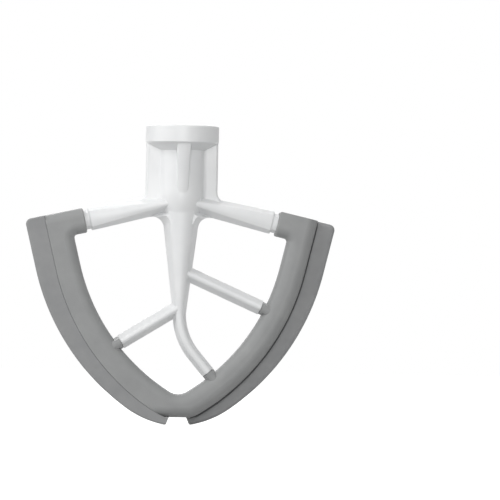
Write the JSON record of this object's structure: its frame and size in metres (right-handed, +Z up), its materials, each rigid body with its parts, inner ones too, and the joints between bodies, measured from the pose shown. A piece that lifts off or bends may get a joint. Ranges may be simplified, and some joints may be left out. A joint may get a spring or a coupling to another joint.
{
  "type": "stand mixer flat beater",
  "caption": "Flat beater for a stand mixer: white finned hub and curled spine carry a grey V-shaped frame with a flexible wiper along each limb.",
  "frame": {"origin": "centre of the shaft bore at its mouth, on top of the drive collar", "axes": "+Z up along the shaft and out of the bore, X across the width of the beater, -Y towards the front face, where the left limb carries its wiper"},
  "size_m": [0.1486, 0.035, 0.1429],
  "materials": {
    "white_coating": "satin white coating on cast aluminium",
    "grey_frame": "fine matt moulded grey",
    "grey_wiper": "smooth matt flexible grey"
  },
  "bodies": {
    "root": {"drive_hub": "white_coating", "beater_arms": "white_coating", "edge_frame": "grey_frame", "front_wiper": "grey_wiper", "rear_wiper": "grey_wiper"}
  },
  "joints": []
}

____

Given instruction
Print the listing above in its entirety, with every line exact.

Correct result
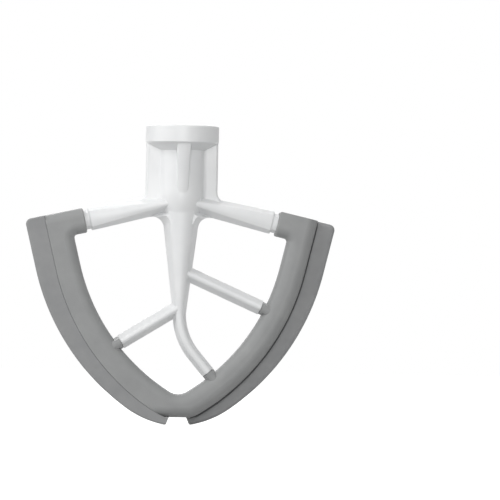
Write the JSON record of this object's structure: its frame and size in metres (right-handed, +Z up), its materials, each rigid body with its parts, inner ones too, and the joints between bodies, measured from the pose shown. A piece that lifts off or bends may get a joint. Ranges may be simplified, and some joints may be left out. A joint may get a spring or a coupling to another joint.
{
  "type": "stand mixer flat beater",
  "caption": "Flat beater for a stand mixer: white finned hub and curled spine carry a grey V-shaped frame with a flexible wiper along each limb.",
  "frame": {"origin": "centre of the shaft bore at its mouth, on top of the drive collar", "axes": "+Z up along the shaft and out of the bore, X across the width of the beater, -Y towards the front face, where the left limb carries its wiper"},
  "size_m": [0.1486, 0.035, 0.1429],
  "materials": {
    "white_coating": "satin white coating on cast aluminium",
    "grey_frame": "fine matt moulded grey",
    "grey_wiper": "smooth matt flexible grey"
  },
  "bodies": {
    "root": {"drive_hub": "white_coating", "beater_arms": "white_coating", "edge_frame": "grey_frame", "front_wiper": "grey_wiper", "rear_wiper": "grey_wiper"}
  },
  "joints": []
}